— START OF MATERIAL FOR THIS EXERCISE —

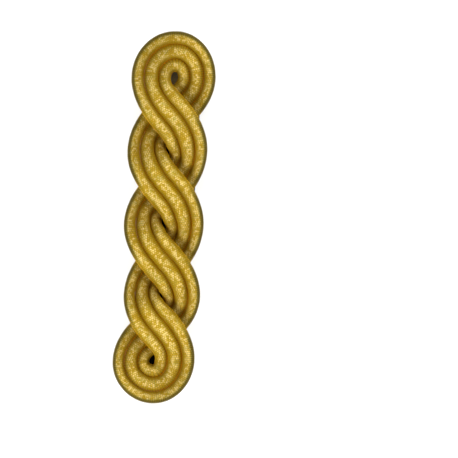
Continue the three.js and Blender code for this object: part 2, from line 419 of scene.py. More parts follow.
# A pale line just inside each edge, broken in places.
def edgeLine(tree, look, marks, colour, place, away, half):
    lineAt = half - marks["edgeLineInset"]
    line = patch(tree, [away], [lineAt], [marks["edgeLineWidth"]], marks["edgeLineSoft"])
    breaks = noisy(tree, place, marks["edgeLineBreakScale"], marks["edgeLineBreakDetail"])
    line = times(tree, line, ranged(tree, breaks, *marks["edgeLineBreaks"]))
    return tinted(tree, colour, look["pale"], line, marks["edgeLineMost"])


strapMarks = {
    "rub": 0.25,
    "edgeLineInset": 0.75,
    "edgeLineWidth": 0.18,
    "edgeLineSoft": 0.25,
    "edgeLineBreakScale": 0.35,
    "edgeLineBreakDetail": 3.0,
    "edgeLineBreaks": (0.35, 0.65),
    "edgeLineMost": 0.45,
    "tickPlace": (3.7, 42.7),
    "tickSize": (0.16, 1.0),
    "tickSoft": 0.12,
    "scratchPlaces": ((-0.4, -45.5), (0.6, -45.8)),
    "scratchSize": (0.10, 3.6),
    "scratchSoft": 0.15,
    "scratchFaintness": 0.4,
    "scratchMost": 0.65,
    "wornMiddle": -57.0,
    "wornHalf": 3.0,
    "wornInset": 2.4,
    "wornSoft": 1.8,
    "wornCurve": 0.045,  # how much lower the worn zone lies at the middle, for each mm2
    "wornPatches": (0.25, 0.75, 0.45, 1.0),
    "wornMost": 0.75,
    "wornSmoothness": 0.12,
    "creaseEvery": 1.15,
    "creaseWander": 2.2,
    "creaseWanderScale": 0.5,
    "creaseRange": (0.55, 1.0),
    "creaseHeight": 0.9,
    "creaseMost": 0.5,
    "darkEnd": -60.2,
    "darkEndSoft": 0.5,
    "darkEndMost": 0.7,
    "crackPlace": -61.45,
    "crackHalf": 0.35,
    "crackSoft": 0.3,
    "crackStretch": (0.5, 1.6, 1.6),
    "crackBreakScale": 0.9,
    "crackBreaks": (0.48, 0.56),
}


def strapLeather(look, marks, middle, halfWidth):
    material, tree, shader = newMaterial("strapLeather")
    place, fine, colour, height, roughness = leatherBase(tree, look, marks["rub"])
    x, y, _ = separated(tree, place)
    off = minus(tree, x, middle)
    away = maths(tree, "ABSOLUTE", off)
    colour = edgeLine(tree, look, marks, colour, place, away, halfWidth)

    # scratches
    places = [x, y]
    scratch = patch(tree, places, marks["tickPlace"], marks["tickSize"], marks["tickSoft"])
    for centre in marks["scratchPlaces"]:
        faint = patch(tree, places, centre, marks["scratchSize"], marks["scratchSoft"])
        scratch = maths(tree, "MAXIMUM", scratch, times(tree, faint, marks["scratchFaintness"]))
    colour = tinted(tree, colour, look["pale"], scratch, marks["scratchMost"])

    # the worn stretch above the fold, with its curved creases
    curved = minus(tree, y, times(tree, times(tree, off, off), marks["wornCurve"]))
    wornSize = [marks["wornHalf"], halfWidth - marks["wornInset"]]
    worn = patch(tree, [curved, away], [marks["wornMiddle"], 0.0], wornSize, marks["wornSoft"])
    worn = times(tree, worn, ranged(tree, fine, *marks["wornPatches"]))
    colour = tinted(tree, colour, look["rubbed"], worn, marks["wornMost"])
    wandering = times(tree, noisy(tree, place, marks["creaseWanderScale"]), marks["creaseWander"])
    creaseTurn = times(tree, plus(tree, curved, wandering), 2 * math.pi / marks["creaseEvery"])
    crease = times(tree, ranged(tree, maths(tree, "SINE", creaseTurn), *marks["creaseRange"]), worn)
    height = minus(tree, height, times(tree, crease, marks["creaseHeight"]))
    colour = tinted(tree, colour, look["pale"], crease, marks["creaseMost"])
    roughness = minus(tree, roughness, times(tree, worn, marks["wornSmoothness"]))

    # the dark end of the fold, with a cracked line
    end = ranged(tree, y, marks["darkEnd"] - marks["darkEndSoft"], marks["darkEnd"], 1.0, 0.0)
    colour = tinted(tree, colour, look["deep"], end, marks["darkEndMost"])
    breaks = noisy(tree, objectPlace(tree, marks["crackStretch"]), marks["crackBreakScale"])
    breaks = ranged(tree, breaks, *marks["crackBreaks"])
    crack = patch(tree, [y], [marks["crackPlace"]], [marks["crackHalf"]], marks["crackSoft"])
    crack = times(tree, crack, breaks)
    colour = mixed(tree, crack, colour, look["crack"])
    height = plus(tree, height, crack)
    finishLeather(tree, shader, look, colour, height, roughness)
    return material


keeperMarks = {
    "rub": 0.9,
    "fleckStretch": (0.35, 1.8, 1),
    "fleckScale": 1.3,
    "fleckRange": (0.44, 0.62),
    "fleckMost": 0.55,
    "edgeLineInset": 0.35,
    "edgeLineWidth": 0.22,
    "edgeLineSoft": 0.3,
    "edgeLineBreakScale": 0.3,
    "edgeLineBreakDetail": 2.0,
    "edgeLineBreaks": (0.35, 0.6),
    "edgeLineMost": 0.6,
    "scuffPlace": (0.1, 5.9),
    "scuffSize": 1.5,
    "scuffCore": 0.2,  # the share of its size that is palest
    "scuffArms": 5.0,
    "scuffArmReach": 0.35,
    "scuffPatches": (0.35, 0.6),
    "scuffMost": 0.85,
    "scuffDepth": 0.5,
    "dullness": 0.08,
}


def keeperLeather(look, marks, middle, halfLength):
    material, tree, shader = newMaterial("keeperLeather")
    place, fine, colour, height, roughness = leatherBase(tree, look, marks["rub"])
    x, y, _ = separated(tree, place)

    # rubbed flecks that run across
    stretched = objectPlace(tree, marks["fleckStretch"])
    flecks = noisy(tree, stretched, marks["fleckScale"], detail=3.0, roughness=0.65)
    flecks = ranged(tree, flecks, *marks["fleckRange"])
    colour = tinted(tree, colour, look["rubbed"], flecks, marks["fleckMost"])
    away = maths(tree, "ABSOLUTE", minus(tree, y, middle))
    colour = edgeLine(tree, look, marks, colour, place, away, halfLength)

    # a scuff like a small star at the edge
    offX = minus(tree, x, marks["scuffPlace"][0])
    offY = minus(tree, y, marks["scuffPlace"][1])
    away = maths(tree, "SQRT", plus(tree, times(tree, offX, offX), times(tree, offY, offY)))
    arms = times(tree, maths(tree, "ARCTAN2", offY, offX), marks["scuffArms"])
    arms = times(tree, maths(tree, "COSINE", arms), marks["scuffArmReach"])
    size = marks["scuffSize"]
    scuff = ranged(tree, minus(tree, away, arms), size * marks["scuffCore"], size, 1.0, 0.0)
    scuff = times(tree, scuff, ranged(tree, fine, *marks["scuffPatches"]))
    colour = tinted(tree, colour, look["pale"], scuff, marks["scuffMost"])
    height = minus(tree, height, times(tree, scuff, marks["scuffDepth"]))
    roughness = plus(tree, roughness, marks["dullness"])
    finishLeather(tree, shader, look, colour, height, roughness)
    return material


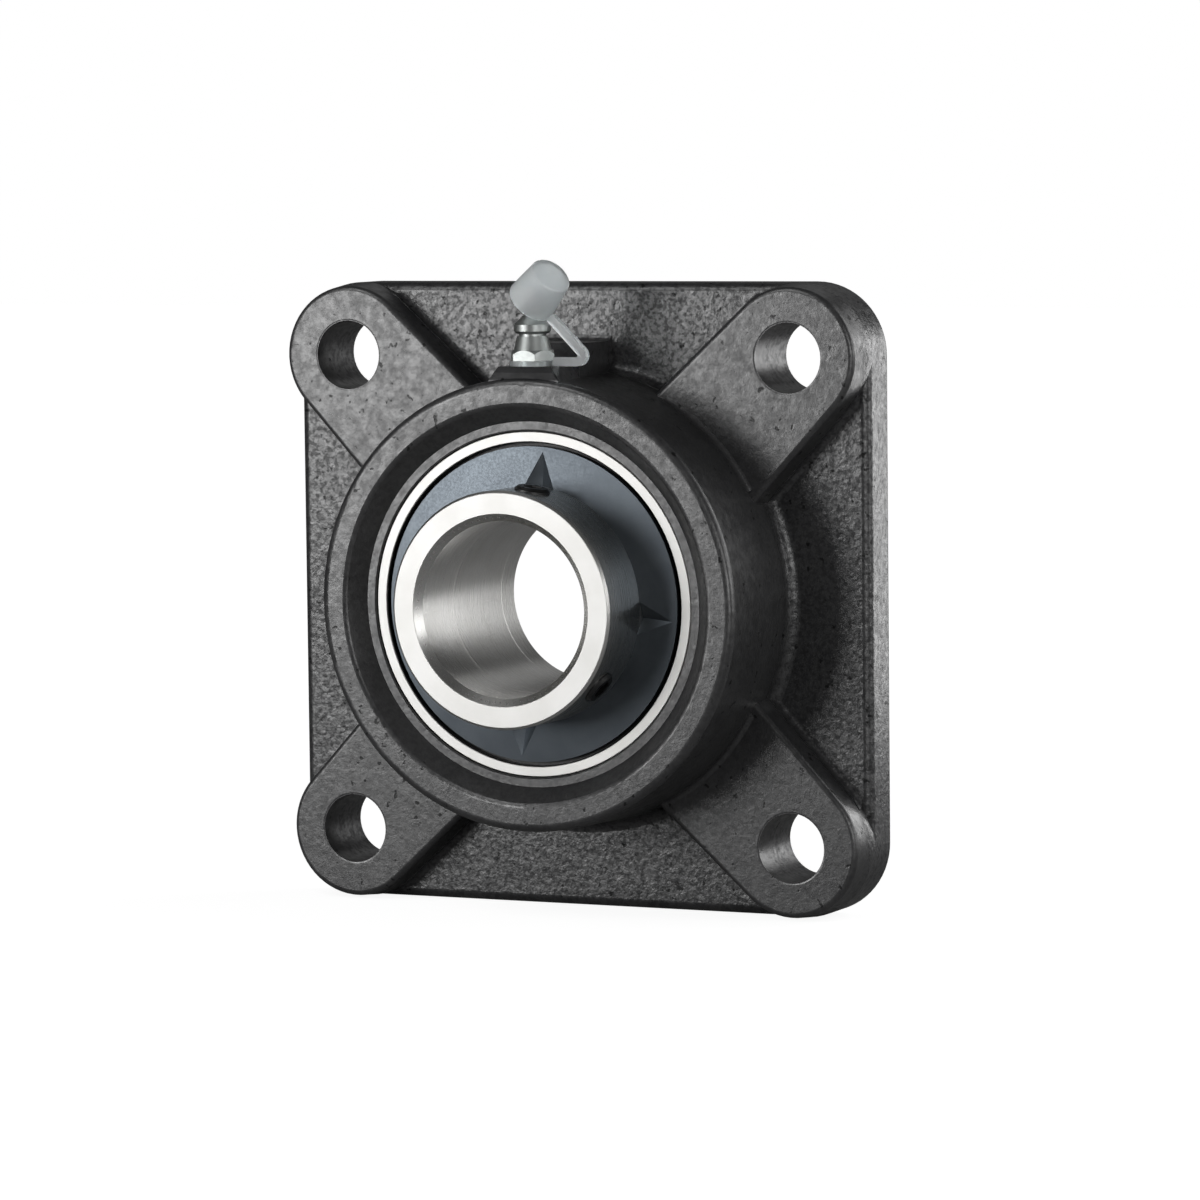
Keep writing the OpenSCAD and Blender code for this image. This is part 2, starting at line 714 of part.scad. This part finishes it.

— END OF MATERIAL FOR THIS EXERCISE —

All of the entries need to be reproduced exactly; please write them out.

> RESULT
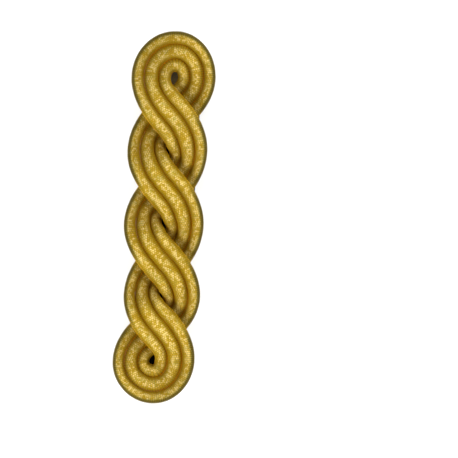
Continue the three.js and Blender code for this object: part 2, from line 419 of scene.py. More parts follow.
# A pale line just inside each edge, broken in places.
def edgeLine(tree, look, marks, colour, place, away, half):
    lineAt = half - marks["edgeLineInset"]
    line = patch(tree, [away], [lineAt], [marks["edgeLineWidth"]], marks["edgeLineSoft"])
    breaks = noisy(tree, place, marks["edgeLineBreakScale"], marks["edgeLineBreakDetail"])
    line = times(tree, line, ranged(tree, breaks, *marks["edgeLineBreaks"]))
    return tinted(tree, colour, look["pale"], line, marks["edgeLineMost"])


strapMarks = {
    "rub": 0.25,
    "edgeLineInset": 0.75,
    "edgeLineWidth": 0.18,
    "edgeLineSoft": 0.25,
    "edgeLineBreakScale": 0.35,
    "edgeLineBreakDetail": 3.0,
    "edgeLineBreaks": (0.35, 0.65),
    "edgeLineMost": 0.45,
    "tickPlace": (3.7, 42.7),
    "tickSize": (0.16, 1.0),
    "tickSoft": 0.12,
    "scratchPlaces": ((-0.4, -45.5), (0.6, -45.8)),
    "scratchSize": (0.10, 3.6),
    "scratchSoft": 0.15,
    "scratchFaintness": 0.4,
    "scratchMost": 0.65,
    "wornMiddle": -57.0,
    "wornHalf": 3.0,
    "wornInset": 2.4,
    "wornSoft": 1.8,
    "wornCurve": 0.045,  # how much lower the worn zone lies at the middle, for each mm2
    "wornPatches": (0.25, 0.75, 0.45, 1.0),
    "wornMost": 0.75,
    "wornSmoothness": 0.12,
    "creaseEvery": 1.15,
    "creaseWander": 2.2,
    "creaseWanderScale": 0.5,
    "creaseRange": (0.55, 1.0),
    "creaseHeight": 0.9,
    "creaseMost": 0.5,
    "darkEnd": -60.2,
    "darkEndSoft": 0.5,
    "darkEndMost": 0.7,
    "crackPlace": -61.45,
    "crackHalf": 0.35,
    "crackSoft": 0.3,
    "crackStretch": (0.5, 1.6, 1.6),
    "crackBreakScale": 0.9,
    "crackBreaks": (0.48, 0.56),
}


def strapLeather(look, marks, middle, halfWidth):
    material, tree, shader = newMaterial("strapLeather")
    place, fine, colour, height, roughness = leatherBase(tree, look, marks["rub"])
    x, y, _ = separated(tree, place)
    off = minus(tree, x, middle)
    away = maths(tree, "ABSOLUTE", off)
    colour = edgeLine(tree, look, marks, colour, place, away, halfWidth)

    # scratches
    places = [x, y]
    scratch = patch(tree, places, marks["tickPlace"], marks["tickSize"], marks["tickSoft"])
    for centre in marks["scratchPlaces"]:
        faint = patch(tree, places, centre, marks["scratchSize"], marks["scratchSoft"])
        scratch = maths(tree, "MAXIMUM", scratch, times(tree, faint, marks["scratchFaintness"]))
    colour = tinted(tree, colour, look["pale"], scratch, marks["scratchMost"])

    # the worn stretch above the fold, with its curved creases
    curved = minus(tree, y, times(tree, times(tree, off, off), marks["wornCurve"]))
    wornSize = [marks["wornHalf"], halfWidth - marks["wornInset"]]
    worn = patch(tree, [curved, away], [marks["wornMiddle"], 0.0], wornSize, marks["wornSoft"])
    worn = times(tree, worn, ranged(tree, fine, *marks["wornPatches"]))
    colour = tinted(tree, colour, look["rubbed"], worn, marks["wornMost"])
    wandering = times(tree, noisy(tree, place, marks["creaseWanderScale"]), marks["creaseWander"])
    creaseTurn = times(tree, plus(tree, curved, wandering), 2 * math.pi / marks["creaseEvery"])
    crease = times(tree, ranged(tree, maths(tree, "SINE", creaseTurn), *marks["creaseRange"]), worn)
    height = minus(tree, height, times(tree, crease, marks["creaseHeight"]))
    colour = tinted(tree, colour, look["pale"], crease, marks["creaseMost"])
    roughness = minus(tree, roughness, times(tree, worn, marks["wornSmoothness"]))

    # the dark end of the fold, with a cracked line
    end = ranged(tree, y, marks["darkEnd"] - marks["darkEndSoft"], marks["darkEnd"], 1.0, 0.0)
    colour = tinted(tree, colour, look["deep"], end, marks["darkEndMost"])
    breaks = noisy(tree, objectPlace(tree, marks["crackStretch"]), marks["crackBreakScale"])
    breaks = ranged(tree, breaks, *marks["crackBreaks"])
    crack = patch(tree, [y], [marks["crackPlace"]], [marks["crackHalf"]], marks["crackSoft"])
    crack = times(tree, crack, breaks)
    colour = mixed(tree, crack, colour, look["crack"])
    height = plus(tree, height, crack)
    finishLeather(tree, shader, look, colour, height, roughness)
    return material


keeperMarks = {
    "rub": 0.9,
    "fleckStretch": (0.35, 1.8, 1),
    "fleckScale": 1.3,
    "fleckRange": (0.44, 0.62),
    "fleckMost": 0.55,
    "edgeLineInset": 0.35,
    "edgeLineWidth": 0.22,
    "edgeLineSoft": 0.3,
    "edgeLineBreakScale": 0.3,
    "edgeLineBreakDetail": 2.0,
    "edgeLineBreaks": (0.35, 0.6),
    "edgeLineMost": 0.6,
    "scuffPlace": (0.1, 5.9),
    "scuffSize": 1.5,
    "scuffCore": 0.2,  # the share of its size that is palest
    "scuffArms": 5.0,
    "scuffArmReach": 0.35,
    "scuffPatches": (0.35, 0.6),
    "scuffMost": 0.85,
    "scuffDepth": 0.5,
    "dullness": 0.08,
}


def keeperLeather(look, marks, middle, halfLength):
    material, tree, shader = newMaterial("keeperLeather")
    place, fine, colour, height, roughness = leatherBase(tree, look, marks["rub"])
    x, y, _ = separated(tree, place)

    # rubbed flecks that run across
    stretched = objectPlace(tree, marks["fleckStretch"])
    flecks = noisy(tree, stretched, marks["fleckScale"], detail=3.0, roughness=0.65)
    flecks = ranged(tree, flecks, *marks["fleckRange"])
    colour = tinted(tree, colour, look["rubbed"], flecks, marks["fleckMost"])
    away = maths(tree, "ABSOLUTE", minus(tree, y, middle))
    colour = edgeLine(tree, look, marks, colour, place, away, halfLength)

    # a scuff like a small star at the edge
    offX = minus(tree, x, marks["scuffPlace"][0])
    offY = minus(tree, y, marks["scuffPlace"][1])
    away = maths(tree, "SQRT", plus(tree, times(tree, offX, offX), times(tree, offY, offY)))
    arms = times(tree, maths(tree, "ARCTAN2", offY, offX), marks["scuffArms"])
    arms = times(tree, maths(tree, "COSINE", arms), marks["scuffArmReach"])
    size = marks["scuffSize"]
    scuff = ranged(tree, minus(tree, away, arms), size * marks["scuffCore"], size, 1.0, 0.0)
    scuff = times(tree, scuff, ranged(tree, fine, *marks["scuffPatches"]))
    colour = tinted(tree, colour, look["pale"], scuff, marks["scuffMost"])
    height = minus(tree, height, times(tree, scuff, marks["scuffDepth"]))
    roughness = plus(tree, roughness, marks["dullness"])
    finishLeather(tree, shader, look, colour, height, roughness)
    return material


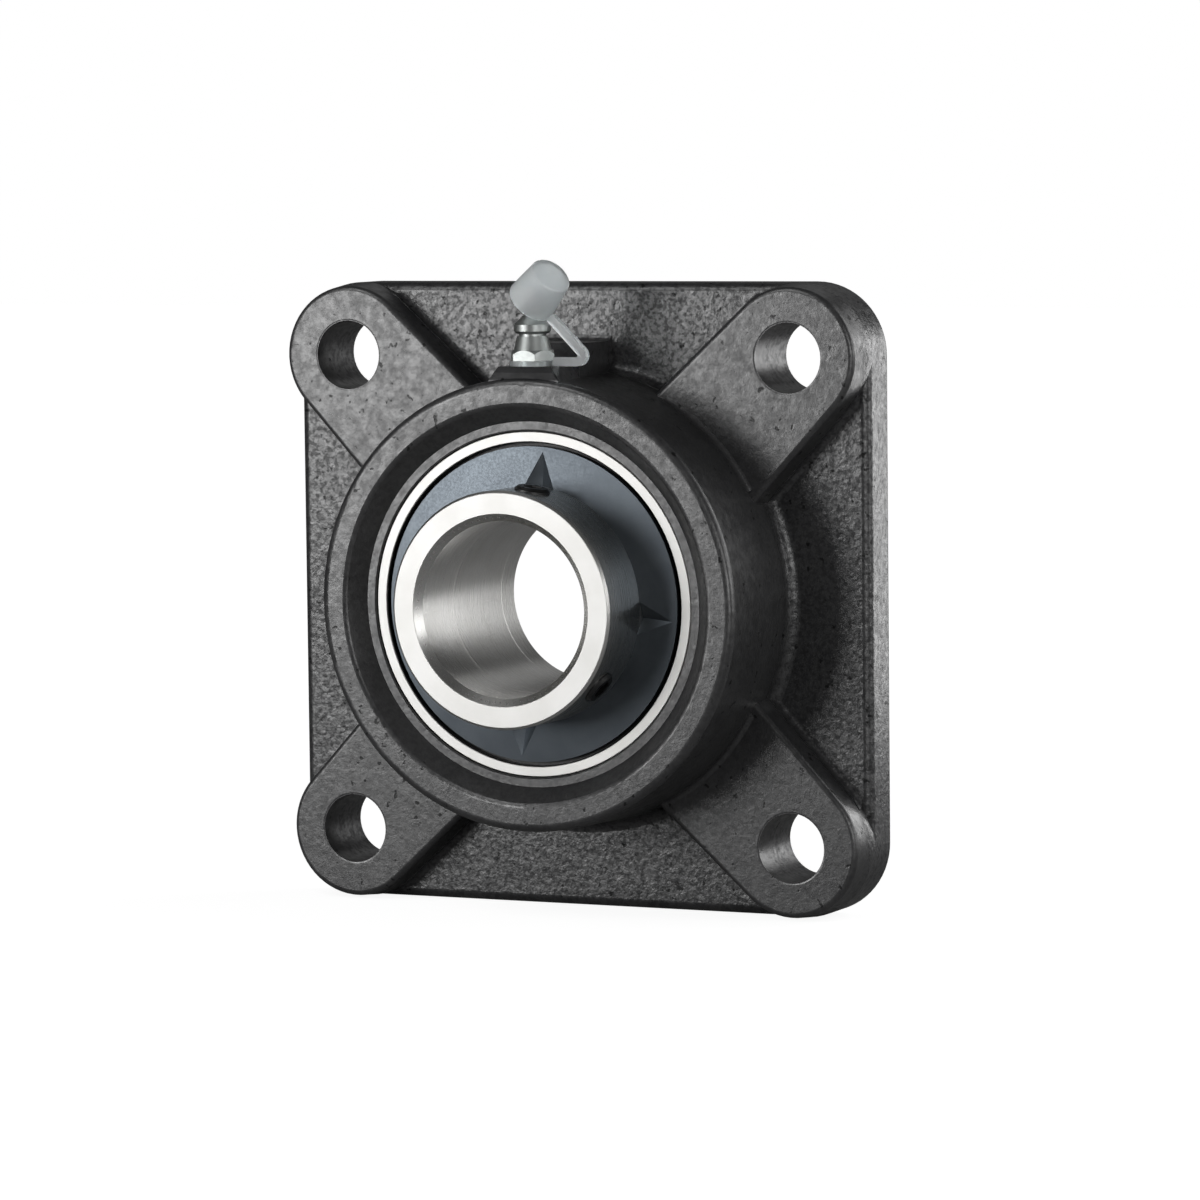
Keep writing the OpenSCAD and Blender code for this image. This is part 2, starting at line 714 of part.scad. This part finishes it.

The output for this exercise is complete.